Between 1955 and 1968, the percentage of unionized workers in non-agricultural employment declined from 33 to 28 percent. Union membership only slightly increased during a time when large corporations exercised greater influence in the stock market, military defense spending, increased prices on goods, thus promoting inflation and decision making concerning production, wages, and technical change.

Catering to the needs of their workforce, and to the expansion of their own wealth and power, those large corporations invested from $4 billion to $100 billion in 1965 in pension funds in the stock market. Once a great adversary of corporations, the labor unions were virtually complacent concerning the actions of big business.

Large unions used their clout to advance their own goals over those of their workers. After 1965, those well-organized unions, led by such leaders as Jimmy Hoffa and George Meany, tended to fragment the political parties, embattle the Congress, and to stymie Congress's efforts to heal the nation's racial, ethnic, and urban divisions.

Influx of immigrants in the 1970s and '80s
The economic gap widened between black and white workers, with 31 percent of blacks in poverty and 40 percent of teenage blacks unemployed in certain areas, during the late 1970s.

Modern immigrants during the 1980s — from such countries as Mexico, China, Japan, Korea, Vietnam, Cambodia, and India — steadily climbed the economic ladder by accepting low-paying jobs that non-immigrant Americans were disinclined to take.

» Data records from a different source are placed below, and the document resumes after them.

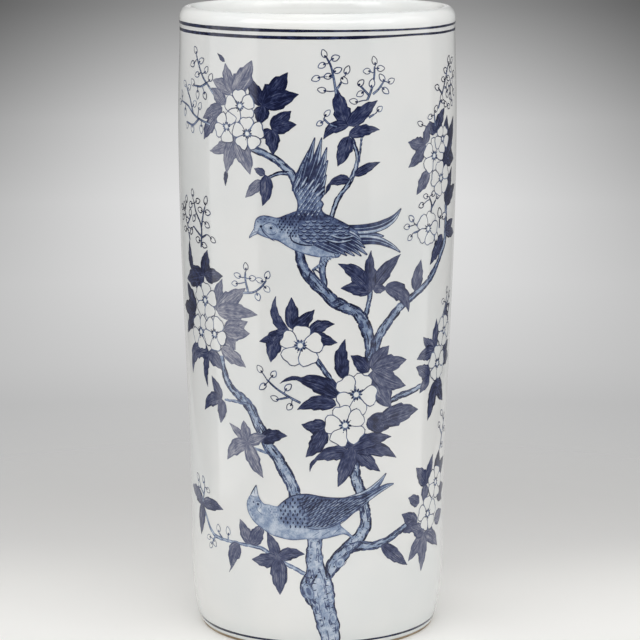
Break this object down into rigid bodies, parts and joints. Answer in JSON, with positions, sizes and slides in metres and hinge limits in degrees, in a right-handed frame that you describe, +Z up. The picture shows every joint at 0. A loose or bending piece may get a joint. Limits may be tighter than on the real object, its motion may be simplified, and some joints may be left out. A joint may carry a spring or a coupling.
{
  "type": "umbrella stand",
  "caption": "Tall open porcelain barrel with a rounded lip and a turned foot, painted in blue with birds on a flowering branch, for standing umbrellas in.",
  "frame": {"origin": "centre of the plane that the foot ring stands on", "axes": "+Z up along the axis the barrel is turned about; -Y is the side with the two birds, +X is that side's right"},
  "size_m": [0.2032, 0.2032, 0.4572],
  "materials": {
    "glazed_porcelain": "clear glossy glaze over off-white porcelain",
    "bare_biscuit": "unglazed, wiped foot, tan where it met the kiln flame",
    "cobalt_dark": "dense underglaze cobalt",
    "cobalt_wash": "thinned underglaze cobalt wash"
  },
  "bodies": {
    "root": {"lower_wall": "glazed_porcelain", "upper_wall": "glazed_porcelain", "lip": "glazed_porcelain", "floor": "glazed_porcelain", "foot_ring": "bare_biscuit"}
  },
  "joints": []
}
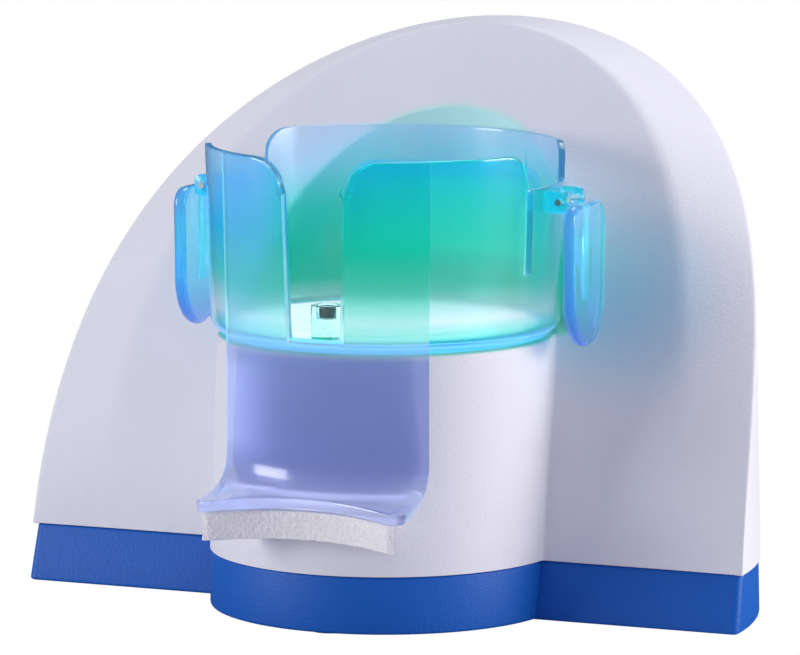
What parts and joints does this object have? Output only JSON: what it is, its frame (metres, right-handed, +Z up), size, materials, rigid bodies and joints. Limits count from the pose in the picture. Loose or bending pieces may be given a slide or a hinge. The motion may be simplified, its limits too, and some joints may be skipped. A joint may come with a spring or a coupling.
{
  "type": "bench-top dental light unit",
  "caption": "Bench-top dental light unit: a swept-back housing with a lit niche and a lift-off translucent cup with a foam-padded front lip.",
  "frame": {"origin": "middle of the overall footprint at the height of the surface it stands on", "axes": "+Z up, +X to the right of the front view, -Y towards the user"},
  "size_m": [0.27, 0.2032, 0.1988],
  "materials": {
    "housing_white_abs": "fine-textured lavender-white moulded ABS",
    "base_blue_abs": "fine-textured mid blue moulded ABS",
    "cup_translucent_teal": "translucent frosted teal polycarbonate, smooth",
    "shield_translucent_violet": "translucent blue-violet polycarbonate, smooth",
    "ear_translucent_cyan": "translucent cyan polycarbonate, smooth",
    "foam_pad_white": "off-white open-cell foam",
    "clear_acrylic": "clear polished acrylic",
    "magnet_nickel": "dark nickel plating",
    "bezel_cyan": "satin cyan plastic",
    "window_diffuser_green": "green satin diffuser, lit from behind",
    "circuit_board": "green solder resist",
    "led_dome": "milky dome lens",
    "aluminium_sink": "extruded, satin",
    "chip_epoxy": "black moulded epoxy",
    "capacitor_sleeve": "dark blue sleeve",
    "connector_nylon": "natural nylon",
    "socket_nylon": "black moulded nylon",
    "screw_zinc": "zinc plated",
    "stainless_pin": "ground stainless steel",
    "foot_rubber": "dull black rubber",
    "wire_sleeve": "dark sleeve"
  },
  "bodies": {
    "housing": {"base_tray": "base_blue_abs", "board_screw_1": "screw_zinc", "board_screw_2": "screw_zinc", "board_screw_3": "screw_zinc", "board_screw_4": "screw_zinc", "capacitor_1": "capacitor_sleeve", "capacitor_2": "capacitor_sleeve", "case_screw_1": "screw_zinc", "case_screw_2": "screw_zinc", "case_screw_3": "screw_zinc", "case_screw_4": "screw_zinc", "controller_chip": "chip_epoxy", "foot_1": "foot_rubber", "foot_2": "foot_rubber", "foot_3": "foot_rubber", "foot_4": "foot_rubber", "foot_5": "foot_rubber", "hall_sensor": "chip_epoxy", "heat_sink": "aluminium_sink", "housing_shell": "housing_white_abs", "led_1": "led_dome", "led_2": "led_dome", "led_3": "led_dome", "led_4": "led_dome", "led_5": "led_dome", "led_6": "led_dome", "light_board": "circuit_board", "light_connector": "connector_nylon", "light_harness": "wire_sleeve", "light_screw_1": "screw_zinc", "light_screw_2": "screw_zinc", "light_screw_3": "screw_zinc", "light_screw_4": "screw_zinc", "main_board": "circuit_board", "power_inlet": "socket_nylon", "sensor_board": "circuit_board", "sensor_connector": "connector_nylon", "sensor_harness": "wire_sleeve", "sensor_screw_1": "screw_zinc", "sensor_screw_2": "screw_zinc", "switch_case": "socket_nylon", "window_bezel": "bezel_cyan", "window_diffuser": "window_diffuser_green"},
    "cup": {"cup": "cup_translucent_teal", "locating_post": "clear_acrylic", "post_magnet": "magnet_nickel", "ear_pin_left": "stainless_pin", "ear_pin_right": "stainless_pin", "ear_spring_left": "stainless_pin", "ear_spring_right": "stainless_pin"},
    "shield": {"front_shield": "shield_translucent_violet", "foam_pad": "foam_pad_white"},
    "left_ear": {"ear_left": "ear_translucent_cyan"},
    "right_ear": {"ear_right": "ear_translucent_cyan"},
    "rocker": {"switch_rocker": "socket_nylon"}
  },
  "joints": [
    {"name": "cup_lift", "type": "slide", "parent": "housing", "child": "cup", "axis": [0, 0, 1], "range_m": [0, 0.07]},
    {"name": "shield_lift", "type": "slide", "parent": "cup", "child": "shield", "axis": [0, -0.0349, 0.9994], "range_m": [0, 0.066]},
    {"name": "left_ear_squeeze", "type": "hinge", "parent": "cup", "child": "left_ear", "pos_m": [-0.0674, -0.02043, 0.1466], "axis": [0, -1, 0], "range_deg": [0, 6], "stiffness_Nm_per_rad": 0.05, "springref_deg": -5.73},
    {"name": "right_ear_squeeze", "type": "hinge", "parent": "cup", "child": "right_ear", "pos_m": [0.0674, -0.02043, 0.1466], "axis": [0, 1, 0], "range_deg": [0, 6], "stiffness_Nm_per_rad": 0.05, "springref_deg": -5.73},
    {"name": "rocker_tilt", "type": "hinge", "parent": "housing", "child": "rocker", "pos_m": [-0.024, 0.09765, 0.0115], "axis": [0, 0, 1], "range_deg": [0, 16]}
  ]
}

That phenomenon put an added strain on American labor. Women continued to move into the work world, so that by 1987, 55 percent of women worked outside the home, while only 40 percent did so in 1966. Women's rights activists fought for improvements in working conditions, including better provisions for maternity leave, increased public funding for day care, and legislation for child-care costs to be made tax deductible.